The remote town of Santa Carolina in the Wild West “appeared” in Crimea during the filming of ‘A Man from the Boulevard des Capucines’ (1987). A trip to the U.S. was out of the question, so a suitable location had to be found within Soviet borders. Crimea was the perfect place: the local nature resembled the prairies of the American Wild West and the variety of landscapes made it possible to shoot the material as if it had been filmed in different places.
The main location was at the outskirts of White Rock and on the coast of Quiet Bay near Koktebel. The Indians’ chase, the gang’s attack on Master Festa’s stagecoach and the main characters’ strolls were all filmed there.

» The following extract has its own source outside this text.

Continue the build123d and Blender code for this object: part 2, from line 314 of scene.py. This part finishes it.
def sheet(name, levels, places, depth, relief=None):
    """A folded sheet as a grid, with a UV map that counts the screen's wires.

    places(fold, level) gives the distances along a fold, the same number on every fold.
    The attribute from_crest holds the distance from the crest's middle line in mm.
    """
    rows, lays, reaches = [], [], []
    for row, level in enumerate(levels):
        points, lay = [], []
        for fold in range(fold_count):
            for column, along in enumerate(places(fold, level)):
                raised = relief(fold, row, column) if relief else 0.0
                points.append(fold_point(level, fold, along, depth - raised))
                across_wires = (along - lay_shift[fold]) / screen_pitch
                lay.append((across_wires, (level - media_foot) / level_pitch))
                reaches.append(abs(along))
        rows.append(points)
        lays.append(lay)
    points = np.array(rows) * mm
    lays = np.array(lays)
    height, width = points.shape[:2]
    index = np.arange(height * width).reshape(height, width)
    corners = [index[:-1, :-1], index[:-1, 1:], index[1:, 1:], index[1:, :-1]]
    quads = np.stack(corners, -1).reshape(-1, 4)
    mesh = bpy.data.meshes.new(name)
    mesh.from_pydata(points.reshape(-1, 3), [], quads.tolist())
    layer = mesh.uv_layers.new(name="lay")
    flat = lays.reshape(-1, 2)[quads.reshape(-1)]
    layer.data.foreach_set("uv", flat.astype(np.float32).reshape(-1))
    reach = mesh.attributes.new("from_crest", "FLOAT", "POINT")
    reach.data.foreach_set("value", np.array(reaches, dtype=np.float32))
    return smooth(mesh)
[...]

The group’s efforts got rewarded. At the Golden Duke ‘87 film festival, the movie received a special jury prize: “For the authentic depiction of the Wild West in the wild conditions of Soviet film production.”
In search of a suitable castle for the movie ‘Ten Little Niggers’ (1987), an adaptation of Agatha Christie’s novel, the film crew travelled all over the west coast of the USSR, but found nothing. A fitting location was finally noticed, again, in Crimea. Moreover, Mr. Owen’s castle (where the movie plot unfolded) was built specifically for the movie near the famous Swallow’s Nest with the help of mountain climbers. It stood on a desolate cliff, surrounded by the sea.
Other scenes were filmed in the Swallow’s Nest itself, a pseudo-Gothic castle of the early 20th century. But, since the Soviet viewers were familiar with this place, it was carefully disguised and not filmed in master shots.
The process of filming another Agatha Christie detective, ‘The Secret of the Blackbirds’ (1983), was quite inventive. Only three people from the film crew were permitted to go to London - the cameraman, the director and his assistant. So, they made wide shots of the city, which marked the place of action, while all scenes with actors were filmed near Tallinn in Estonia.
The chosen location was Vasalemma Manor. It was built in the early 18th century, referencing an English knight’s castle, which made it perfectly fit Christie’s plot.
Another “substitute” for England was Lithuania. The southern resort town of St. Louis, where the events with the famous detective Hercule Poirot in Agatha Christie’s novel ‘Endhouse Mystery’ unfolded, was filmed in Kaunas, Lithuania’s second-largest city. The scenes on the coast of Cornwall were filmed at the Kaunas Reservoir.
The viewers highly appreciated the stylization made by director Vadim Derbenyev. Some interior details as well as costumes were indeed precisely recreated.
In the Soviet film ‘The Diamond Arm’ (1969), Istanbul was substituted with Baku, because the film crew was not allowed into Turkey. The main location in the Republic of Azerbaijan was the old quarter of Icheri-Sheher and its attractions: the Shirvanshahs’ Palace, the Juma Mosque and the Maiden’s Tower. The crew hung signs in different languages for decoration, including Farsi, which has nothing to do with Istanbul. Nevertheless, it gave the impression that the movie really took place abroad.
The espionage thriller ‘Seventeen Moments of Spring’ (1971-1973), about a Soviet spy who infiltrated into the higher echelons of power in Nazi Germany, was partly filmed in the GDR. But all Berlin scenes were filmed in Riga, a common location for Soviet filmmakers. Namely, at Jauniela Street, which, according to the script, was Blumenstrasse.
By the way, it was the same street that became London’s Baker Street in the Soviet Sherlock Holmes series.
Leningrad (present-day St. Petersburg) is called Russia’s most European city for its architectural appearance. Filmmakers used it as a set for London, where Sherlock Holmes lived.
For example, the ‘Bagatelle’ card club, where Watson witnessed the quarrel between Sir Ronald Adair and Colonel Moran, was filmed in the mansion of Matilda Kshesinskaya, a prima ballerina at the Mariinsky Theater and the secret mistress of Emperor Nicholas II.